Most poets have a stack of half-written or unwritten poems kicking about where the only thing they feel certain of is the title. I have a friend who teaches in a nursery school where the children call her by her Christian name, and when she took the class on a trip I liked the idea of writing a poem called Miss Marion in the Butterfly
. Or rather, I liked the sound of the title. But I couldn’t actually write the poem, so that one line sits in a file just in case I’m able to add something to it one day. Apparently, Hugo Williams had a similar dilemma when he came up with the title Billy’s Rain, but fortunately (the collection won the T S Eliot Prize) he managed to find the accompanying poem. Of course, you could try getting away without any poem at all, as Don Paterson did with On Going to Meet a Zen Master in the Kyushu Mountains and Not Finding Him where the title is the set-up and the blank space below is the punch line.

Using a long title can create a striking effect, and James Wright was a master of the art. His famous poem Lying in a Hammock at William Duffy’s Farm in Pine Island, Minnesota not only sets a specific scene, lowering us down into the lull of the hammock as we begin to read, but it’s also the preparation for the poem’s killer last line, “I have wasted my life”. The contrast of that short line with the long, languid title helps to achieve the sudden impact. One of my favourite long titles is Frank O’Hara’s A True Account of Talking to the Sun at Fire Island; using the contents page test, who wouldn’t want to flip straight to that one? Another title to make a grab for the reader’s attention is Ron Pagett’s Ladies and Gentlemen in Outer Space, a poem in which the title becomes the first line, and the second line follows on with “here is my philosophy”. Dropping into the poem by using the first line as the title isn’t always successful, it’s occasionally obvious that the poet couldn’t think of anything so just waded straight in, but in the case of Pagett’s poem the strategy works a treat, delivering the unexpected, namely a philosophy which offers the best way of cooking vegetables (“a few minutes only … butter and serve”).

But of course titles don’t have to tap- dance across the page, and there’s a fine line between intriguing your readers and irritating them with the self-consciously kooky. In the end, everything depends on the poem and sometimes, as those copywriters know, it’s best to keep it simple. Many of Elizabeth Bishop’s poems bear straightforwardly descriptive or narrative titles, The Fish or Filling Station, confident introductions which don’t need to shout for attention. Her villanelle One Art was The Gift of Losing Things for a long time before she decided to rename it, and the result reflects the clarity and poise of her writing.

Bishop drafted and redrafted her work, only publishing about a hundred poems in her lifetime. That ability to wait until the poem is truly ready is something everyone wrestles with – how do you know when you’re finished? Thinking about my own writing process, I sometimes find that if I’m really struggling to title a poem it’s because I don’t know what I’m naming – I don’t know what the poem is, and that’s a sign that it’s not actually finished, only that I want it to be. I’ve also had the experience of coming up with the title too quickly and then being thrown off course because the poem’s title is dictating what sort of poem should follow. I’m more comfortable when the title comes with the body of the poem.

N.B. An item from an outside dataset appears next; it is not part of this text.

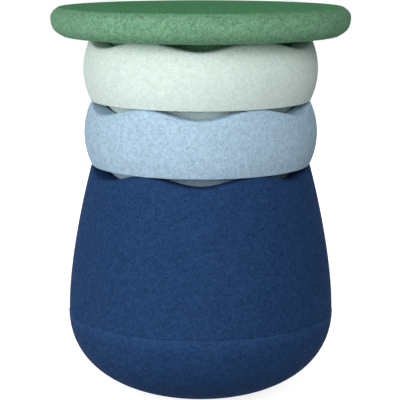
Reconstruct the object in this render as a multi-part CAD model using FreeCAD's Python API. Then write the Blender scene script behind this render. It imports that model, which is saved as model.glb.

But if you’re pretty sure the poem is finished and it’s only the title that’s causing trouble, you could always ask around for suggestions; I’ve noticed that even the quietest workshop springs to life when it comes to suggesting names for the baby. And if that doesn’t work, there’s always the lift, an option which has proved particularly popular with novelists – a well-judged clip from the right poem lends lyricism and weight, consider For Whom the Bell Tolls, A Handful of Dust or Tender is the Night. Hard to believe that if Steinbeck hadn’t reached for his Robert Burns in time, Of Mice and Men might have been the much more prosaic ‘Something That Happened.’ Robert Frost turned to Longfellow to find a name for his first collection A Boy’s Will and many other poets have called on the poets who’ve gone before. John Stammers’ second collection had the (second) working title of Mother’s Day before he decided to use a phrase from a Rosemary Tonks poem and the book became the darkly charged Stolen Love Behaviour. He explained, “As a title, it has a much wider synecdoche. I think it’s just more striking with its hint of euphemism and odd-sounding syntax.” Stammers likes to have a working title when he’s writing the manuscript, along with a cover image because “It’s all part of the aesthetic: I think of the book as a whole piece of art.”

Titles force us to frame our work in a particular way, to give the reader some kind of steer, however loose, as to how it might be read. It used to annoy me when I went to a gallery and saw a painting (usually something modern, usually something I couldn’t make sense of) and then crept forwards only to read the smug little label Untitled. Not only did it appear that the artist hadn’t put in enough thought, but I also felt excluded, left to drift along on my own interpretation, whatever that might be, without a rope to cling to. Later it dawned on me that perhaps that was the point – the artist wasn’t looking to interfere with the way the work was being received and perhaps, even more unsettling, they weren’t quite sure what the painting was either. Glancing along my bookshelves while writing this, my eye fell on Geoffrey Hill’s 2006 collection Without Title, a book that is learned, complex and passionate; a book that wants to roam free and so deliberately refuses to be pinned down. Not far away sits a fat volume of Emily Dickinson; her brief, strange poems, also without title, come at the reader just as they are, fully alive. To title them might be to reduce them, or explain when no explanation is necessary – and yet, what happy Amherst afternoons she might have spent with just a pencil and those piles and piles of unnamed poems.